The major drawback for RPS/RM is that it lacks a documented way to customize the user interface and back-end processing. This leaves sleuthing the only alternative approach to identifying customization points. Since it is a WDK-based application and uses typical Documentum constructs customization is possible but the product would be better served by having an easier way to expand or combine its functions.
With the intense interest in electronic records management amongst our clients today we are keenly aware of the effort and complexity required by a records management project. Even if a full-blown RM solution is not possible there are steps that can be taken today that can help prepare documents to be classified or culled as records in the future. We are happy to share our experiences and continue the conversation with you.
Thanks for an interesting post:
>Adding a document to a folder in a File Plan series does not automatically declare it a record.

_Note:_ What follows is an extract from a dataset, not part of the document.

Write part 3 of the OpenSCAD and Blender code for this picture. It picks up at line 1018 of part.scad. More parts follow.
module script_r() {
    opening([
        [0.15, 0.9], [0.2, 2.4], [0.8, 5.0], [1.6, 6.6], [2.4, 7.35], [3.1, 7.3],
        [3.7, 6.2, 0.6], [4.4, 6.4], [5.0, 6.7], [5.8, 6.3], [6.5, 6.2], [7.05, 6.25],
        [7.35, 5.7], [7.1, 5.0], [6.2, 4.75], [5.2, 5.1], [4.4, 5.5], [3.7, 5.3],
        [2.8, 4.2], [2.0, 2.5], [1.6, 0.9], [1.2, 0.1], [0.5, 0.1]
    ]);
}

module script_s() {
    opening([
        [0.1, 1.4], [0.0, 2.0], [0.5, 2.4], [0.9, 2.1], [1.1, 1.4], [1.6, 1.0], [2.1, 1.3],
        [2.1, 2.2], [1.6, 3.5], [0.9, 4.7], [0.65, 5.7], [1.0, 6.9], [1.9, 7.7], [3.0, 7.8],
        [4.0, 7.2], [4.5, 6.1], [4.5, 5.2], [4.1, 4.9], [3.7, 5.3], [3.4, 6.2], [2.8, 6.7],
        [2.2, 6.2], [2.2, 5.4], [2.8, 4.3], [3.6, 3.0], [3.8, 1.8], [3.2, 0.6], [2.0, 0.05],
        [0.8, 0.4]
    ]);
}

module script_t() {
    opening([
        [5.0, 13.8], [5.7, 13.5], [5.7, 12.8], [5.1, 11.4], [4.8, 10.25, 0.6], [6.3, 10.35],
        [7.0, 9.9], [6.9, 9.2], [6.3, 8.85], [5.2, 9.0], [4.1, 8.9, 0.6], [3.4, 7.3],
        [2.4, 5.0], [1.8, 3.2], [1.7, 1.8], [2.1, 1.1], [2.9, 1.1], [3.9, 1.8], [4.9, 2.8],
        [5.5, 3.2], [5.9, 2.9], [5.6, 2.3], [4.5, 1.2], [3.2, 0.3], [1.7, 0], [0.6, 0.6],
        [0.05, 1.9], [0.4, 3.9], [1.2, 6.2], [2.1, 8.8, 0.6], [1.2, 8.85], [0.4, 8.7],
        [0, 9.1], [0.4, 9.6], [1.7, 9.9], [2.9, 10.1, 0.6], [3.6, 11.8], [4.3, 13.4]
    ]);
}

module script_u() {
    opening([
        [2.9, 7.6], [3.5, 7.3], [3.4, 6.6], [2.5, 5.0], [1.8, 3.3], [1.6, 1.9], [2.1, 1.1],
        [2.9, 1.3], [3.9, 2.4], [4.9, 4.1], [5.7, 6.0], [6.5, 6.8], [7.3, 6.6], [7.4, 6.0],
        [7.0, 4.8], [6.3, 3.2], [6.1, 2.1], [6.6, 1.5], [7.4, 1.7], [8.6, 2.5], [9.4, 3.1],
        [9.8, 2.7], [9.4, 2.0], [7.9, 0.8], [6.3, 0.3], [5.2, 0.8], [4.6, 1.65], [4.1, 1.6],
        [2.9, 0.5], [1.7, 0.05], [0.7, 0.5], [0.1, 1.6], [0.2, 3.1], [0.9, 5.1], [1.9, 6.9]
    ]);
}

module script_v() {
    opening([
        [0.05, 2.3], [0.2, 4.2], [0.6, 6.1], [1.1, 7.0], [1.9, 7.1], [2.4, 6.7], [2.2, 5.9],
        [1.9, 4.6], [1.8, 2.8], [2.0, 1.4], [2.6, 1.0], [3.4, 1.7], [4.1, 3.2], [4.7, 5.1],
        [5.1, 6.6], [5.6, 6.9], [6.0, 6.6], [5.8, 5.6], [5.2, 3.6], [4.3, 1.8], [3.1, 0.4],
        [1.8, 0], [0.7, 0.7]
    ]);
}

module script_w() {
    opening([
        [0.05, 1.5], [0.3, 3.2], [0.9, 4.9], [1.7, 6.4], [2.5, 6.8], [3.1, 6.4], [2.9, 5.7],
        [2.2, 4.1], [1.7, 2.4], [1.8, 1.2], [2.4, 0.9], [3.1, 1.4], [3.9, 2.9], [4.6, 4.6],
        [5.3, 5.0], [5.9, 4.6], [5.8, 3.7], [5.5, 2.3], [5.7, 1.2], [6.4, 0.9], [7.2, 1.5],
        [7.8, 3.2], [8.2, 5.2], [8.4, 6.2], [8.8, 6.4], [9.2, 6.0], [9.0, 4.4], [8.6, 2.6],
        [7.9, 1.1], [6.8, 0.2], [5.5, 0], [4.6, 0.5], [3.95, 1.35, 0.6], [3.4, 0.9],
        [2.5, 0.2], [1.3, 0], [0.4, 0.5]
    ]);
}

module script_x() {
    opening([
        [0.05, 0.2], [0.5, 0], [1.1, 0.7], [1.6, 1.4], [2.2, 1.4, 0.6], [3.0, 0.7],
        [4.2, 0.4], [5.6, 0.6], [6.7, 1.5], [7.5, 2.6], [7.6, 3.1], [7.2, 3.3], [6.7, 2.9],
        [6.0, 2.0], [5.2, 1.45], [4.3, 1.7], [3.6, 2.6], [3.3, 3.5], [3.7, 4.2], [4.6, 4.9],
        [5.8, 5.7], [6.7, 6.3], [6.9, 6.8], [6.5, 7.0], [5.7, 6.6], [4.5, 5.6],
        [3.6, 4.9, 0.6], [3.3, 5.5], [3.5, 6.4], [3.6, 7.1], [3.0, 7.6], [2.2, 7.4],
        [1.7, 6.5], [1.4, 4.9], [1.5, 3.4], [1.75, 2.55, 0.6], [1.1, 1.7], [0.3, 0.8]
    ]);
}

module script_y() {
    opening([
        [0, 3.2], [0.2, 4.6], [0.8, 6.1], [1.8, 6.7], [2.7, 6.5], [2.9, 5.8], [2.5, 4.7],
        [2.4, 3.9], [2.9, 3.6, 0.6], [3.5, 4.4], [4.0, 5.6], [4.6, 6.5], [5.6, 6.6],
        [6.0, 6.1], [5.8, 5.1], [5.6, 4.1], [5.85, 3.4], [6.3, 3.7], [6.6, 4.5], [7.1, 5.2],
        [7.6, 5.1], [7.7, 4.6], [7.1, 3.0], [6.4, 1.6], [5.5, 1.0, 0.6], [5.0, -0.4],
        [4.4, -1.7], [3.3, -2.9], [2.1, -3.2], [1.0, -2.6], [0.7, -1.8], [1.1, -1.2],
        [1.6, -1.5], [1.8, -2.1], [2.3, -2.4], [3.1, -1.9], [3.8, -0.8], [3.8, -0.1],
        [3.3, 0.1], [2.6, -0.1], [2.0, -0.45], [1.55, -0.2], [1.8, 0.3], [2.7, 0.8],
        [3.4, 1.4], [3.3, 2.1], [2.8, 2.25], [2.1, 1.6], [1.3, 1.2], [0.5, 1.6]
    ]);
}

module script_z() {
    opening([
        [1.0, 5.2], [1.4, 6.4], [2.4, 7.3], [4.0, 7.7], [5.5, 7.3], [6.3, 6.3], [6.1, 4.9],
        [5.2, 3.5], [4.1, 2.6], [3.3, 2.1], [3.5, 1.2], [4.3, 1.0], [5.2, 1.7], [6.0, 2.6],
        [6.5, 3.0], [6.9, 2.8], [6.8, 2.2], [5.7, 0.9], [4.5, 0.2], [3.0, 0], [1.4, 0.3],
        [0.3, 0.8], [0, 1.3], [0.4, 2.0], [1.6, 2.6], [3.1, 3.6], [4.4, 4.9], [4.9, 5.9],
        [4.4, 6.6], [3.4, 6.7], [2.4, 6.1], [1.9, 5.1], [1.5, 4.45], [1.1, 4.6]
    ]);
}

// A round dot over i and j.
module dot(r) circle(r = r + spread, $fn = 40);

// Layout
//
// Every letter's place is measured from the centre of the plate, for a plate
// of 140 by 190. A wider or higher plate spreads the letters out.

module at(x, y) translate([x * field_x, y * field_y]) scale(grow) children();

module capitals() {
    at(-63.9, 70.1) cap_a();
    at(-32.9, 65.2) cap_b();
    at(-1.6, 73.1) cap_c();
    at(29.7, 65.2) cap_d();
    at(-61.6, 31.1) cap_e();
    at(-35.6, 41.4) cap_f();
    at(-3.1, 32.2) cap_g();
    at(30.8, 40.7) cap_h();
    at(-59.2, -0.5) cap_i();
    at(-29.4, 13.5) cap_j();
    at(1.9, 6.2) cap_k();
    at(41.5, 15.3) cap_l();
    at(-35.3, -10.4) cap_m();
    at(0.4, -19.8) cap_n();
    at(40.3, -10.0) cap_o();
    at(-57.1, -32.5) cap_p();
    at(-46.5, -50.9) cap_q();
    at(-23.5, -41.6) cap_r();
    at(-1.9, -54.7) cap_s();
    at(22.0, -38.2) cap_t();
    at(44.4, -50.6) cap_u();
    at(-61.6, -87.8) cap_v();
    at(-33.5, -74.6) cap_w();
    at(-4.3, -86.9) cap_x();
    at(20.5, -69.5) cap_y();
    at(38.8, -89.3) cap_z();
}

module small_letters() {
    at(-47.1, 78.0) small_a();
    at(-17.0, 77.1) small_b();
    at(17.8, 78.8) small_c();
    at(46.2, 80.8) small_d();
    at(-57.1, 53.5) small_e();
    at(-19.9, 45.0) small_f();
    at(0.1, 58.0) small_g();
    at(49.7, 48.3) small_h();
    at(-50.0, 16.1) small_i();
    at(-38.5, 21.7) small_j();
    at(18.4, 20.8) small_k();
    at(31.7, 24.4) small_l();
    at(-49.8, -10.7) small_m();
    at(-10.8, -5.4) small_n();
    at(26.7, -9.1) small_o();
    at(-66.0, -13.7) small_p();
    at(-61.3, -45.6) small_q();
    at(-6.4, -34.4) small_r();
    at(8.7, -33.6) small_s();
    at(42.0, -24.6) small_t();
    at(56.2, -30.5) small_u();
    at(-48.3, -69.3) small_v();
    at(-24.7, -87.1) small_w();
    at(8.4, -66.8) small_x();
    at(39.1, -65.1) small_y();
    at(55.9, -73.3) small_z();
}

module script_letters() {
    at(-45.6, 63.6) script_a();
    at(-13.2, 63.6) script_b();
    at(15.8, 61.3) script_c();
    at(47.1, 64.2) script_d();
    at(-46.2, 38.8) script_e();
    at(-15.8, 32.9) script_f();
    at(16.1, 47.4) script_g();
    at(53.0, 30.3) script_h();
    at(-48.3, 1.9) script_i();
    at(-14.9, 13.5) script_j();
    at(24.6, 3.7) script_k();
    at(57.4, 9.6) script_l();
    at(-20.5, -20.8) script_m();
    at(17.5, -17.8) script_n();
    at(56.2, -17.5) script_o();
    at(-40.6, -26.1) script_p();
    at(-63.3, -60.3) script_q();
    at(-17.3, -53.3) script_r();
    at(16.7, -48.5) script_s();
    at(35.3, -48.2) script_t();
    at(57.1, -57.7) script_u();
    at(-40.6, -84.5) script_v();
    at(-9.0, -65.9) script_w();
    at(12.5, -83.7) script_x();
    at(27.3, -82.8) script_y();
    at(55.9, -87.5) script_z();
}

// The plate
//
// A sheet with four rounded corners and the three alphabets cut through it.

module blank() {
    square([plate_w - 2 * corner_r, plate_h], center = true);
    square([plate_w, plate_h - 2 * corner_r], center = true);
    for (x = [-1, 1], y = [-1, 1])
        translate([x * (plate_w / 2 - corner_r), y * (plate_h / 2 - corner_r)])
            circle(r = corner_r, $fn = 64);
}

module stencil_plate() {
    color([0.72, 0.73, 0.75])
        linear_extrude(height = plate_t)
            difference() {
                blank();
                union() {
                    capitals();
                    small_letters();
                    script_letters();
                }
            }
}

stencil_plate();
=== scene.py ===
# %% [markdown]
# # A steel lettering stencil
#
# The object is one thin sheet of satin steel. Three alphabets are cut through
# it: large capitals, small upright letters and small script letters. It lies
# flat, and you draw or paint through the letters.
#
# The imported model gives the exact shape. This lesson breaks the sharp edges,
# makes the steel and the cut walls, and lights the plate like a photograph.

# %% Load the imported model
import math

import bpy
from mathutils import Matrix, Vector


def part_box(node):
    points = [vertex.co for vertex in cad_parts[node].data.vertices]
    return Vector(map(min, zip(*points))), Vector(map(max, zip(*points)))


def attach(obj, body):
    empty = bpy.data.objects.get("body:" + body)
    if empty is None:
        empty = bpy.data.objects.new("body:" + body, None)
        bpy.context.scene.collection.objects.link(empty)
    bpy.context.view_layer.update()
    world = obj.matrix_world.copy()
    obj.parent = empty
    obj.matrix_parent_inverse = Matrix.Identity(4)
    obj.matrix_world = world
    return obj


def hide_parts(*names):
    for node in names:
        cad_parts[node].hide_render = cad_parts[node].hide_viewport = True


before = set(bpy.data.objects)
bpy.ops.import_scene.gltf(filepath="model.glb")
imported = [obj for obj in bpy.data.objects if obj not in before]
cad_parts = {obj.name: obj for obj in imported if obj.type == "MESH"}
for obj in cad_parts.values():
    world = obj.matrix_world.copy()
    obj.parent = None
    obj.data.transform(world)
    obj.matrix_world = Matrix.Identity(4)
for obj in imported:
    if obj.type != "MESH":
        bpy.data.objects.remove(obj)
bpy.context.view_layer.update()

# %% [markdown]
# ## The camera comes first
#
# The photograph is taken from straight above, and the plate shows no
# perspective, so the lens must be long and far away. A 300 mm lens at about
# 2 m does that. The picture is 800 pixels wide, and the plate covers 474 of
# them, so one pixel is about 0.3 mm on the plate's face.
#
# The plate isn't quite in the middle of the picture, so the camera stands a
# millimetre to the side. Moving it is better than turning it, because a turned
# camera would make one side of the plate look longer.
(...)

To declare a document a record, the user must have permission and edit the metadata supplying required values.
Could a rule or Java Behaviour be introduced to automate this?
>An existing custom content model cannot have RM metadata and functionality added to it; instead the custom content model must inherit from the RM type. For companies that haven’t already invested in a production implementation there may be time to change, but for those that have a custom content model conversion is needed.
I’m surprised that RM is based on concrete types & not aspects.
Regards
Hi ukdavo.
Good questions and you are fast with the comments, thanks!
For the records declaration process in Alfresco RM, I’m not sure a rule would be sufficient. Its possible it could be automated with some code but the program will need to be able to complete the necessary metadata elements. (pp 13-14 of the getting started guide if you have the pdf) All in all, it simply depends on if your application has ready access to the information and can populate it programatically.
The content model constraint surprised me too. I had to check with Alfresco to confirm it because it seemed an odd dependency but its there.